Both Ericsson and Juniper have presented this type of IP/MPLS SDN networking architecture, both operating slightly differently, but pretty similar in terms of how VMs are connected through SDN. 

 

In Core cloud lies a virtualized server. In the Hypervisor of the server, a built-in vRouter/vSwitch is run. SDN Controller performs provisioning of the virtualized server and DC G/W routers (PE router of MPLS L3 VPN installed in cloud data center) to create SDN tunnels (i.e., MPLS GRE, VXLAN) between each VM in the Core cloud (e.g., 5G IoT Core) and DC G/W router.

 

The SDN Controller then performs mapping between these tunnels and MPLS L3 VPN (e.g., IoT VPN). The process is the same in Edge cloud as well, creating IoT slice connecting from Edge cloud, to IP/MPLS backbone, and all the way to Core cloud. This process can be implemented using technologies and standards that have become available so far. 

 

(3) Network slicing between Edge cloud and RU at cell site

 

Now what's left is fronthaul.

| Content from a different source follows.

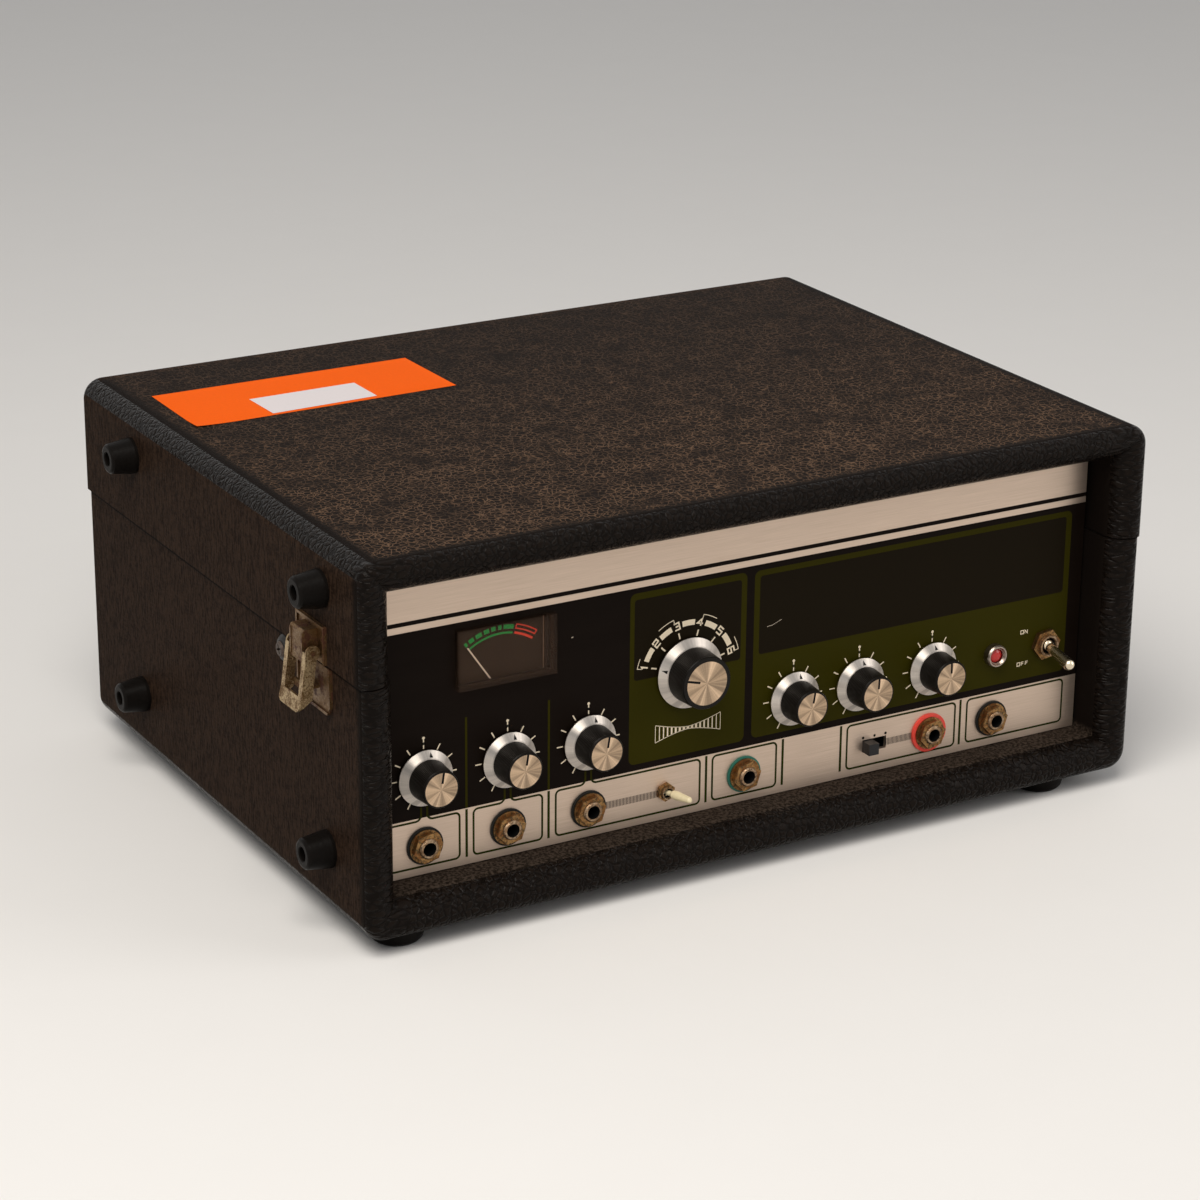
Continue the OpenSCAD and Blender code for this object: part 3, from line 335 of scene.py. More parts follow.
def panel_metal():
    """Brushed aluminium with long streaks across the panel; bands of its height are printed black."""
    material, tree, surface, place = start("panel_metal")
    high = add(tree, "SeparateXYZ", {0: place}).outputs[2]
    streaks = noise(tree, stretched(tree, place, (0.012, 1.0, 1.0)), 3000.0, 3.0, 0.7)
    cloud = noise(tree, stretched(tree, place, (0.1, 1.0, 1.0)), 120.0, 3.0, 0.6)
    bands = []
    for low, top in BLACK_BANDS:
        above = maths(tree, "GREATER_THAN", high, low)
        bands.append(product(tree, above, maths(tree, "LESS_THAN", high, top)))
    printed_black = maths(tree, "MAXIMUM", *bands)
    metal = mix(tree, streaks, (0.43, 0.335, 0.262, 1), (0.76, 0.605, 0.490, 1))
    metal = mix(tree, product(tree, cloud, 0.35), metal, (0.44, 0.335, 0.255, 1))
    ink_black = mix(tree, cloud, (0.0048, 0.0029, 0.0020, 1), (0.0078, 0.0050, 0.0036, 1))
    bare = maths(tree, "SUBTRACT", 1.0, printed_black)
    wire(tree, surface, {
        "Base Color": mix(tree, printed_black, metal, ink_black),
        "Metallic": product(tree, bare, 0.85),
        "Roughness": maths(tree, "MULTIPLY_ADD", streaks, 0.12, 0.34),
        "Anisotropic": 0.5,
        "Tangent": add(tree, "CombineXYZ", {2: 1.0}).outputs[0],
        "Specular IOR Level": 0.03,
        "Normal": raised(tree, product(tree, streaks, bare), 0.00006),
    })
    return material


dress(["front_panel"], panel_metal())

# ---- Print on the panel ----
# Screen-printed inks on the panel's face: green fields with black insets, cream scales and figures, and dark
# green outlines on the bare band. Places on it are (u, v) in millimetres from its middle and the underside.

PANEL_Y = 1000.0 * PANEL_FACE
UNDERSIDE = 8.5
KNOBS = tuple((u, 65.0) for u in (-168.6, -126.7, -85.3, 24.3, 61.0, 102.6))
MODE = (-33.3, 88.9)
CORNER_POINTS = 7
DOT_SIDES = 20
LETTER_PITCH = 1.45
LETTER_GAP = 0.6


def ink(name, colour, roughness=0.5):
    """Printed ink, flat, thinner in tiny spots."""
    return finish(name, colour, roughness, mottle=0.12, grains=2500.0, relief=0.00001, level=0.03)


def rounded_path(u0, u1, v0, v1, r):
    """Points anticlockwise along a rectangle whose corners are quarter circles of radius r."""
    turn = np.linspace(0.0, np.pi / 2.0, CORNER_POINTS)
    corners = ((u1 - r, v1 - r, 0.0), (u0 + r, v1 - r, 0.5), (u0 + r, v0 + r, 1.0), (u1 - r, v0 + r, 1.5))
    return np.concatenate([
        np.column_stack([u + r * np.cos(turn + a * np.pi), v + r * np.sin(turn + a * np.pi)])
        for u, v, a in corners
    ])


def plate(u0, u1, v0, v1, r):
    """A filled rectangle with rounded corners, as one face."""
    return rounded_path(u0, u1, v0, v1, r), [list(range(4 * CORNER_POINTS))]


def ribbon(path, width, closed=False):
    """A line of constant width along a path: each point moves half a width both ways along its mitre."""
    path = np.asarray(path, dtype=float)
    before = np.roll(path, 1, axis=0)
    after = np.roll(path, -1, axis=0)
    if not closed:
        before[0] = 2 * path[0] - path[1]
        after[-1] = 2 * path[-1] - path[-2]
    back = path - before
    ahead = after - path
    back /= np.linalg.norm(back, axis=1)[:, None]
    ahead /= np.linalg.norm(ahead, axis=1)[:, None]
    left = np.column_stack([-(back + ahead)[:, 1], (back + ahead)[:, 0]])
    left /= np.linalg.norm(left, axis=1)[:, None]
    cosine = np.maximum(0.4, -left[:, 0] * back[:, 1] + left[:, 1] * back[:, 0])
    shift = left * (0.5 * width / cosine)[:, None]
    n = len(path)
    last = n if closed else n - 1
    faces = [[n + i, n + (i + 1) % n, (i + 1) % n, i] for i in range(last)]
    return np.concatenate([path + shift, path - shift]), faces


def arc(centre, radius, first, last, steps=24):
    """Points on a circle, from one angle to another in degrees clockwise from the top."""
    turn = np.radians(np.linspace(first, last, steps))
    return np.column_stack([centre[0] + radius * np.sin(turn), centre[1] + radius * np.cos(turn)])


def ticks(centre, angles, inner, outer, width):
    """Short straight marks along the radius at each angle, clockwise from the top."""
    ends = [np.concatenate([arc(centre, r, a, a, 1) for r in (inner, outer)]) for a in angles]
    return [ribbon(path, width) for path in ends]


def dot(centre, radius):
    """A filled disc, as one face."""
    return arc(centre, radius, 360.0, 360.0 / DOT_SIDES, DOT_SIDES), [list(range(DOT_SIDES))]


# Strokes of each figure and letter in a box 1 high
STROKES = {
    "1": [[(0.2, 0.78), (0.45, 1.0), (0.45, 0.0)]],
    "2": [[(0.0, 0.72), (0.0, 1.0), (0.8, 1.0), (0.8, 0.52), (0.0, 0.48), (0.0, 0.0), (0.85, 0.0)]],
    "3": [[(0.0, 1.0), (0.8, 1.0), (0.8, 0.0), (0.0, 0.0)], [(0.2, 0.5), (0.8, 0.5)]],
    "4": [[(0.6, 0.0), (0.6, 1.0), (0.0, 0.35), (0.9, 0.35)]],
    "5": [[(0.8, 1.0), (0.0, 1.0), (0.0, 0.55), (0.8, 0.55), (0.8, 0.0), (0.0, 0.0)]],
    "6": [[(0.8, 1.0), (0.0, 1.0), (0.0, 0.0), (0.8, 0.0), (0.8, 0.52), (0.0, 0.52)]],
    "O": [[(0.0, 0.5), (0.0, 0.0), (0.95, 0.0), (0.95, 1.0), (0.0, 1.0), (0.0, 0.45)]],
    "N": [[(0.0, 0.0), (0.0, 1.0), (0.85, 0.0), (0.85, 1.0)]],
    "F": [[(0.0, 0.0), (0.0, 1.0), (0.8, 1.0)], [(0.0, 0.5), (0.7, 0.5)]],
}


def glyphs(text, middle, height, stroke, turn=0.0):
    """Figures or letters as ribbons, centred on middle and turned clockwise by turn degrees."""
    width = LETTER_PITCH * len(text) - LETTER_GAP
    c = math.cos(math.radians(turn))
    s = math.sin(math.radians(turn))
    made = []
    for k, letter in enumerate(text):
        for path in STROKES[letter]:
            flat = np.asarray(path) + (LETTER_PITCH * k - 0.5 * width, -0.5)
            turned_path = np.column_stack([flat[:, 0] * c + flat[:, 1] * s, flat[:, 1] * c - flat[:, 0] * s])
            made.append(ribbon(np.asarray(middle) + height * turned_path, stroke))
    return made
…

How do we slice this fronthaul between Edge cloud and 5G RU? To begin with, 5G fronthaul would have to be defined first. There are some alternatives in discussion (e.g., introducing new packet-based fronthaul by redefining functions of DU and RU), but no standard definition has been made yet. Figure 6 is an illustration presented in ITU Focus Group IMT 2020, and gives an example of virtualized fronthaul.   

 

Figure 6. Example of 5G C-RAN network slicing by ITU

[Source: Report on Standards Gap Analysis, ITU, Focus groups on IMT-2020, Oct. 2015]

 

Network slicing for 5G era is still shaping up, with concerns and issues remaining unsolved. So, we will keep track of technological updates by operators, vendors and standardization organizations in Korea and around the world, to keep you updated about the technology.